State Road Department v. Mutillo

WHITE, Judge.

This is one of three appeals by the 'State Road Department of Florida seeking reversal of similar new trial orders entered in a single condemnation suit involving separate parcels of land and separate respondents. On stipulation of counsel the appeals were consolidated for the limited purpose of utilizing only one record on appeal. Each of the three notices of appeal was directed to the relevant order granting a new trial, and each appeal asserts similar error in the content of the order granting a new trial. The order pertinent to the instant case reads as follows:

“This cause coming on to be heard upon Motion for New Trial filed by Respondents ANTHONY MUTILLO and his wife, JOSEPHINE MUTIL-LO on behalf of Parcel SRD 28, and it appearing to the Court that said Motion is well founded and that a new trial should be granted as to said respondents and parcel,
“IT IS, THEREFORE, ORDERED, AND ADJUDGED that Respondents Motion for New Trial be and hereby is *180granted .and that a new trial both on compensation due Respondents and on award of Attorney fees in said cause be awarded in behalf of ANTHONY MU-TILLO and his wife JOSEPHINE MUTILLO as to SRD 28.”

The orders in the other appeals, except for the names of respondents and descriptions of lands, are identical with the quoted order here involved.

The appellant Road Department contends that the new trial order is reversible in that it fails to indicate therein the particular ground or grounds therefor pursuant to Fla.Stat. § 59.07(4) F.S.A.1 The appellees, on the other hand, urge in effect that the errors in the awards are so self-evident that literal compliance with the statute is unnecessary. In support of this point the appellees rely upon Hammett v. Lyte Lyne, Inc., Fla.App.1962, 142 So.2d 745, but the decision in that case was quashed in Hammett v. Lyte Lyne, Inc., Fla.App. 1963, 150 So.2d 235, wherein the Supreme Court’s opinion states at page 236:

“The decision under review affirmed the order granting a new trial which did not set out the grounds therefor ^ ‡
“We are of the opinion that the requirement that the trial judge indicate the particular grounds upon which a new trial is ordered is mandatory.”

Inasmuch as the order here reviewed fails to indicate the particular ground or grounds for granting a new trial, we must reverse.
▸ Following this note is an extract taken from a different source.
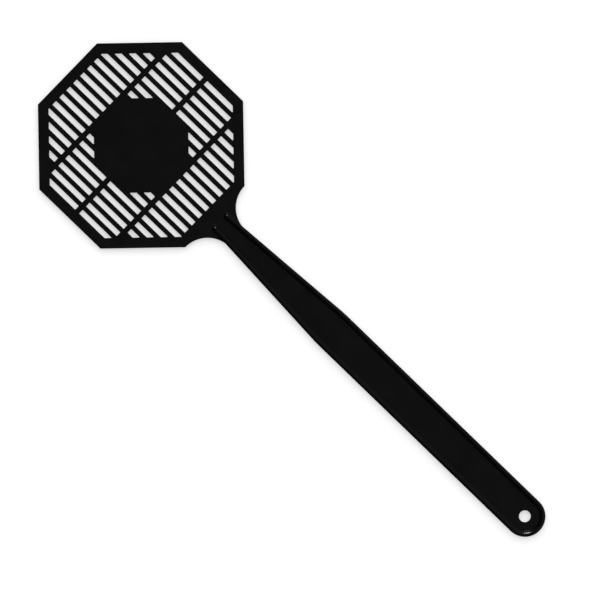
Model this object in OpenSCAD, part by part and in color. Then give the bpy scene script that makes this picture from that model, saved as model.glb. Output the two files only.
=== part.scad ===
// Fly swatter, one black plastic moulding: an octagonal slotted head on a flat handle with raised rims.
// It lies flat with the head towards +Y and the hanging hole towards -Y. X = 0 is its plane of symmetry,
// and the middle of its length and width is at X = 0, Y = 0. It rests on the crests of the rims at Z = 0.
// Every member is centred on one mid-plane, so both faces are alike.

/* [Overall] */
// Length from the tip of the head to the end of the handle
overall_length = 406.4; // [370:0.1:460]

/* [Head] */
// Width of the octagonal head across its flats
head_width = 127; // [118:0.1:140]
// Width of the solid border round the head
border_width = 6.5; // [5:0.1:8]
// Thickness of the border and of the centre panel
border_thickness = 2.4; // [2:0.1:3]

/* [Grille] */
// Number of slats, all parallel to the handle
slat_count = 18; // [16:2:20]
// Width of one slat
slat_width = 3; // [2.4:0.1:3.4]
// Number of slats that the solid centre panel interrupts
panel_slats = 10; // [8:2:12]
// Distance from the middle cross bar to each outer one
cross_bar_spacing = 29.8; // [26:0.1:34]
// Width of a cross bar
cross_bar_width = 3.4; // [2.4:0.1:5]
// Thickness of the slats and the cross bars
grille_thickness = 1.8; // [1.4:0.1:2.4]

/* [Handle] */
// Width of the grip over its rims, which is also the diameter of its round end
grip_width = 25.4; // [22:0.1:32]
// Width of the handle at its narrowest point
neck_width = 15; // [12:0.1:18]
// Distance from the head to the narrowest point
neck_length = 16; // [12:0.1:17]
// Length over which the handle widens from its narrowest point to the grip
taper_length = 83.2; // [60:0.1:110]
// Thickness of the neck and of the floor between the rims
web_thickness = 2; // [1.6:0.1:2.4]
// Diameter of the hanging hole
hole_diameter = 7.3; // [5:0.1:10]

/* [Rims] */
// Width of the rounded rim along each edge of the handle
rim_width = 3.1; // [2.4:0.1:3.6]
// Distance from the head to the centre of each rim's rounded tip
rim_setback = 5.3; // [4:0.1:8]

/* [Hidden] */
$fn = 96;
plastic = "#161616";
octagon_sides = 8;
half_step = 180 / octagon_sides;

// Heights: a rim is as tall as the web with a half-round crest on each face
rim_radius = rim_width / 2;
mid_z = web_thickness / 2 + rim_radius;

// Head: the slots next to the border are as wide as the others
inner_width = head_width - 2 * border_width;
slat_pitch = (inner_width + slat_width) / (slat_count + 1);
slot_width = slat_pitch - slat_width;
smallest_slot = 2; // a slot shorter than this beside a cross bar is left solid
panel_lap = 0.01; // the panel just covers the sides of the outermost slats that it interrupts
panel_width = (panel_slats - 1) * slat_pitch + slat_width + 2 * panel_lap;
head_half_side = head_width / 2 * tan(half_step);
head_y = (overall_length - head_width) / 2;
head_flat_y = head_y - head_width / 2;

// Neck: each flare is an arc that leaves the head's flat at its corner and ends at the narrowest point
flare_inset = head_half_side - neck_width / 2;
flare_radius = (flare_inset * flare_inset + neck_length * neck_length) / (2 * neck_length);
flare_lip = 2; // the flares stop this far short of the corners, where they would be thinner than paper
narrow_y = head_flat_y - neck_length;

// Handle: the rims' centre lines spread until the grip starts and then run parallel to the round end
taper_slope = (grip_width - neck_width) / 2 / taper_length;
grip_y = narrow_y - taper_length;
hole_y = (grip_width - overall_length) / 2;
rim_x = grip_width / 2 - rim_radius;
rim_tip_y = head_flat_y - rim_setback;
taper_run = rim_tip_y - grip_y;
rim_tip_x = rim_x - taper_run * taper_slope;
grip_run = grip_y - hole_y;

function slat_name(i) = str("slat_", i < 10 ? "0" : "", i);
function slat_x(i) = (i - (slat_count + 1) / 2) * slat_pitch;

// How far an octagon of this width reaches from its middle, at x from its centre line
function octagon_reach(width, x) = min(width / 2, width / 2 * (1 + tan(half_step)) - x);
function is_small(length) = length > 0 && length < smallest_slot;

// A flat member of the moulding: its outline, given this thickness about the mid-plane
module slab(thickness) {
    color(plastic)
        translate([0, 0, mid_z - thickness / 2])
            linear_extrude(thickness)
                children();
}

module octagon(width) {
    rotate(half_step)
        circle(d = width / cos(half_step), $fn = octagon_sides);
}

module panel_outline() {
    translate([0, head_y])
        octagon(panel_width);
}

module head_opening() {
    translate([0, head_y])
        octagon(inner_width);
}

// One cross bar's strip, reaching past the opening on both sides
module cross_strip(offset_y) {
    translate([0, head_y + offset_y])
        square([head_width, cross_bar_width], center = true);
}

module head_border() {
    slab(border_thickness)
        difference() {
            translate([0, head_y])
                octagon(head_width);
            head_opening();
        }
}

module center_panel() {
    slab(border_thickness)
        panel_outline();
}

// The slots on both sides of an outer cross bar that would be too small to mould
module small_slots(row) {
    gusset = [slot_width, cross_bar_width / 2 + smallest_slot];
    for (side = [-1, 1], k = [1:slat_count / 2]) {
        slot_x = k * slat_pitch;
        border_reach = octagon_reach(inner_width, slot_x - slot_width / 2);
        panel_reach = octagon_reach(panel_width, slot_x + slot_width / 2);
        to_border = border_reach - cross_bar_spacing - cross_bar_width / 2;
        to_panel = cross_bar_spacing - cross_bar_width / 2 - panel_reach;
        for (direction = [if (is_small(to_border)) 1, if (is_small(to_panel)) -1])
            translate([side * slot_x, head_y + row * (cross_bar_spacing + direction * gusset.y / 2)])
                square(gusset, center = true);
    }
}

// A cross bar spans the opening; the panel interrupts the middle one
module cross_bar(row) {
    slab(grille_thickness)
        difference() {
            intersection() {
                union() {
                    cross_strip(row * cross_bar_spacing);
                    if (row != 0)
                        small_slots(row);
                }
                head_opening();
            }
            panel_outline();
        }
}

// A slat is one line of bars, interrupted by the cross bars and by the panel
module slat(i) {
    slab(grille_thickness)
        difference() {
            intersection() {
                translate([slat_x(i), head_y])
                    square([slat_width, head_width], center = true);
                head_opening();
            }
            for (row = [-1:1])
                cross_strip(row * cross_bar_spacing);
            panel_outline();
        }
}

// The right-hand rim, seen from above
module rim_outline() {
    translate([rim_tip_x, rim_tip_y])
        circle(r = rim_radius);
    polygon([
        [rim_tip_x - rim_radius, rim_tip_y], [rim_tip_x + rim_radius, rim_tip_y],
        [rim_x + rim_radius, grip_y], [rim_x + rim_radius, hole_y],
        [rim_x - rim_radius, hole_y], [rim_x - rim_radius, grip_y]
    ]);
}

module both_rim_outlines() {
    rim_outline();
    mirror([1, 0])
        rim_outline();
}

// What the round end's rim leaves no room for, seen from above
module end_outline() {
    difference() {
        translate([-grip_width / 2, hole_y - grip_width / 2])
            square([grip_width, grip_width / 2]);
        translate([0, hole_y])
            circle(r = rim_x - rim_radius);
    }
}

// The neck flares from the narrowest point to the head, and the rims' tips pass through it
module neck() {
    flare_half_width = head_half_side - flare_lip;
    slab(web_thickness)
        difference() {
            translate([-flare_half_width, narrow_y])
                square([2 * flare_half_width, neck_length]);
            for (side = [-1, 1])
                translate([side * head_half_side, head_flat_y - flare_radius])
                    circle(r = flare_radius);
            both_rim_outlines();
        }
}

// The floor between the rims, from the neck to the round end, with the hanging hole
module handle_web() {
    narrow_x = rim_x - taper_length * taper_slope;
    end_y = hole_y - rim_x;
    slab(web_thickness)
        difference() {
            polygon([
                [-narrow_x, narrow_y], [narrow_x, narrow_y], [rim_x, grip_y],
                [rim_x, end_y], [-rim_x, end_y], [-rim_x, grip_y]
            ]);
            both_rim_outlines();
            end_outline();
            translate([0, hole_y])
                circle(d = hole_diameter);
        }
}

// Cross-section of a rim: straight where the web meets it, half-round above and below
module rim_section() {
    square([rim_width, web_thickness], center = true);
    for (side = [-1, 1])
        translate([0, side * web_thickness / 2])
            circle(r = rim_radius);
}

module half_rim_section() {
    intersection() {
        rim_section();
        translate([0, -mid_z])
            square([rim_radius, 2 * mid_z]);
    }
}

// A straight stretch of rim that runs towards +Y
module rim_stretch(length) {
    translate([0, length, 0])
        rotate([90, 0, 0])
            linear_extrude(length)
                rim_section();
}

// The tapered stretch leans towards the middle as it nears the head
module lean() {
    multmatrix([[1, -taper_slope, 0, 0], [0, 1, 0, 0], [0, 0, 1, 0]])
        children();
}

// The right-hand rim from its rounded tip to the grip
module rim_right_taper() {
    color(plastic)
        translate([0, 0, mid_z]) {
            translate([rim_tip_x, rim_tip_y, 0])
                rotate_extrude(angle = 180)
                    half_rim_section();
            translate([rim_x, grip_y, 0])
                lean()
                    rim_stretch(taper_run);
        }
}

// The right-hand rim along the grip
module rim_right_grip() {
    color(plastic)
        translate([rim_x, hole_y, mid_z])
            rim_stretch(grip_run);
}

module rim_left_taper() {
    mirror([1, 0, 0])
        rim_right_taper();
}

module rim_left_grip() {
    mirror([1, 0, 0])
        rim_right_grip();
}

// The rim round the end of the handle, concentric with the hanging hole
module rim_end() {
    color(plastic)
        translate([0, hole_y, mid_z])
            rotate([0, 0, 180])
                rotate_extrude(angle = 180)
                    translate([rim_x, 0])
                        rim_section();
}

head_border();
center_panel();
cross_bar(1);  // cross_bar_tip
cross_bar(0);  // cross_bar_center
cross_bar(-1);  // cross_bar_neck
for (i = [1:slat_count])
    slat(i);
neck();
handle_web();
rim_left_taper();
rim_left_grip();
rim_right_taper();
rim_right_grip();
rim_end();
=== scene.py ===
import math

import bmesh
import bpy
from mathutils import Matrix, Vector


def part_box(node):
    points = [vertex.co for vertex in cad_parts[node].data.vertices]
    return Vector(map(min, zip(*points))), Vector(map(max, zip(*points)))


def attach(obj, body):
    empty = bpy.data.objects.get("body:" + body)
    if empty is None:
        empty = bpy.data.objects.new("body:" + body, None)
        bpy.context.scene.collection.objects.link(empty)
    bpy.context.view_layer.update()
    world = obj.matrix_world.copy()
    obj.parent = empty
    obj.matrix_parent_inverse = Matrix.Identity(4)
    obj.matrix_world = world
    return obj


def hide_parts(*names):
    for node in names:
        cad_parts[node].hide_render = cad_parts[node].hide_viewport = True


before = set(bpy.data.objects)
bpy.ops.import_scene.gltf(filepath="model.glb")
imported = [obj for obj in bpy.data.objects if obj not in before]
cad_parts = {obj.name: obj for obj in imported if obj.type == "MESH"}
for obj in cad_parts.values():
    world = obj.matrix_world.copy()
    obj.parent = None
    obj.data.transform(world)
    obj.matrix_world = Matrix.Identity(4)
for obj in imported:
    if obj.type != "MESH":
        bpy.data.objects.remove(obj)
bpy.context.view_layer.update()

MM = 0.001
BODY = "root"


# ---- Sizes, read from the frame ------------------------------------------------------------

def span(node, axis):
    """Lowest and highest value of a CAD node along one axis, 0 for x, 1 for y, 2 for z."""
    low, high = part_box(node)
    return low[axis], high[axis]


def middle(node, axis):
    low, high = span(node, axis)
    return (low + high) / 2


def extent(node, axis):
    low, high = span(node, axis)
    return high - low


# Head
MID_Z = middle("head_border", 2)
HEAD_Y = middle("head_border", 1)
HEAD_WIDTH = extent("head_border", 0)
HEAD_FLAT_Y = span("head_border", 1)[0]
INNER_WIDTH = extent("slat_09", 1)
SLAT_WIDTH = extent("slat_09", 0)
PITCH = middle("slat_10", 0) - middle("slat_09", 0)
PANEL_WIDTH = extent("center_panel", 0)
BAR_WIDTH = extent("cross_bar_center", 1)

# Handle, with the right-hand rim's centre line
NARROW_Y = span("neck", 1)[0]
FLARE_HALF = span("neck", 0)[1]
GRIP_Y = span("rim_right_grip", 1)[1]
HOLE_Y = span("rim_right_grip", 1)[0]
RIM_X = middle("rim_right_grip", 0)
RIM_R = extent("rim_right_grip", 0) / 2
RIM_TIP_Y = span("rim_right_taper", 1)[1] - RIM_R
RIM_TIP_X = span("rim_right_taper", 0)[0] + RIM_R
WEB_HALF = extent("handle_web", 2) / 2

# Sizes of the CAD model that its boxes don't show
SLAT_COUNT = 18
BAR_SPACING = 29.8 * MM  # from the middle cross bar to each outer one
SMALLEST_SLOT = 2 * MM
HOLE_RADIUS = 3.65 * MM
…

The appellees have moved this court to award them attorney fees for services of their attorneys on appeal. In Conner v. State Road Department of Florida, Fla.1953, 66 So.2d 257, the Supreme Court of Florida noted that as a general rule attorney fees for services to a con-demnee on appeal may be awarded only where the statute or special contract so provides. Subsequently, in Jacksonville Expressway Authority v. Henry G. Du Free Company, Fla.1959, 108 So.2d 289 at 294, 69 A.L.R.2d 1445 the majority of the Supreme Court was of the opinion that an exception should be made to the general rule in cases where the condemnees are successful in appeals prosecuted by the condemning authority. The instant condemnees are not successful on the condemnor’s appeal. Accordingly their motion for attorney fees does not come within the exception and is not supported by Jacksonville Expressway Authority v. Henry G. Du Pree Company, supra. The motion for fees is denied.

Reversed and remanded.

KANNER, Acting C. J., and FUSSELL, CARROLL W., Associate Judge, concur.

. “New Trials, Review of Order Granting. — In every case in which the trial court shall enter an order granting a motion for a new trial, the trial judge shall indicate in the order granting said motion the particular ground or grounds upon which said motion was granted, and upon appeal from any such order, if taken under the statutes providing for appeal from orders granting new trials, no other grounds than those specified by the trial judge, as a basis for the order granting the new trial, shall be considered as arguable upon said appeal.”